FROM: AUTHOR UNAVAILABLE; F. Berndt; NHTSA

TO: Burlington Industries, Inc.

TITLE: FMVSS INTERPRETATION

TEXT: This responds to your recent request for an interpretation of Federal Motor Vehcile Safety Standard No. 117 (49 CFR @ 571.117). Specifically, you asked if the addition of "edger fabric strips", pursuant to a process covered by U.S. Patent 4,196,764, would violate the prohibition in section S5.2.2(b) of Standard No. 117 against adding belts to retreaded passenger car tires.

The described process is prohibited by section S5,2.2(b), because it is clearly adding a belt to the tire.

In the abstract of the subject patent, which you included in your request for an interpretation, is the following statement: "The invention relates to the use of reinforcing cords associated with the pneumatic tire . . ., and the method of applying such reinforcing cords woven in a warp and weft relationship cut in a bias shape to form a belt . . . ." Similarly, in the Detailed Description of the Preferred Embodiments section of the patent, Section 3 begins, "The essence of my invention is achieved by providing an extra belt . . . ." Hence, the patent itself states that this process involves the addition of a belt to retread tires.
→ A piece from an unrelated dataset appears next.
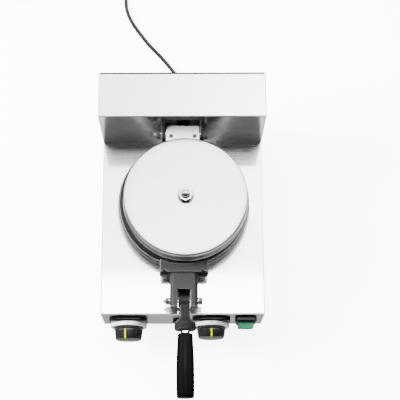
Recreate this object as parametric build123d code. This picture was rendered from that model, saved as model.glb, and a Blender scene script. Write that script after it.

Such an addition is expressly forbidden by section S5.2.2(b) of Stanard 117; "No retreaded tire shall be manufactured with a casing on which a belt or ply, or part thereof, is added or replaced during processing."

Your letter stated that this edger fabric should not be considered a belt for purposes of the Standard, because the addition of the edger makes a retreaded tire safer and longer lasting. While you may be correct concerning the performance of "edger fabric," the Standard as currently written does not permit its use. If you wish, however, you may file a petition for rulemaking requesting this agency to amend Standard 117 to permit the addition of a belt such as edger fabric by following the requirements set forth in 49 CFR Part 552 (copy enclosed). If you choose to do so, please include all data showing that the addition of this extra belt makes the retreaded tire safer, and that the edger fabric belt would be compatable with the existing cords of the casing that is used.

Finally, let me point out that Standard 117 applies only to retreaded passenger car tires. There is no safety standard applicable to retreaded tires for vehicles other than passenger cars, and the use of this patented process on those tires would not violate any requirements of this agency.

Mr. Hugh Oates of my staff sends his regards.

ENC.

May 1, 1981

Office of Chief Counsel National Highway Traffic and Safety Administration Attention: Stephen Kratzke

Re: NHTSA Standard No. 117 - Retreaded Pneumatic Tires

Dear Sirs:

Upon suggestion by Mr. Stephen Kratzke, I am writing to request an interpretation of NHTSA Standard No. 117 relating to retreaded pneumatic passenger car tires. In particular I would appreciate a written opinion as to whether S 5.2.2(b) of the Standard would apply to a retreading process by which the tire was stripped and a recap containing "edger" fabric molded therein then bonded to the carcass. For your better understanding, please note that "edger" fabric is a narrow strip of fabric positioned on each side or shoulder of the recap around the entire perimeter of the tire. The strips are intended and believed to aid in the prevention of steel belts "turning up" and rendering the recapped tire unsafe.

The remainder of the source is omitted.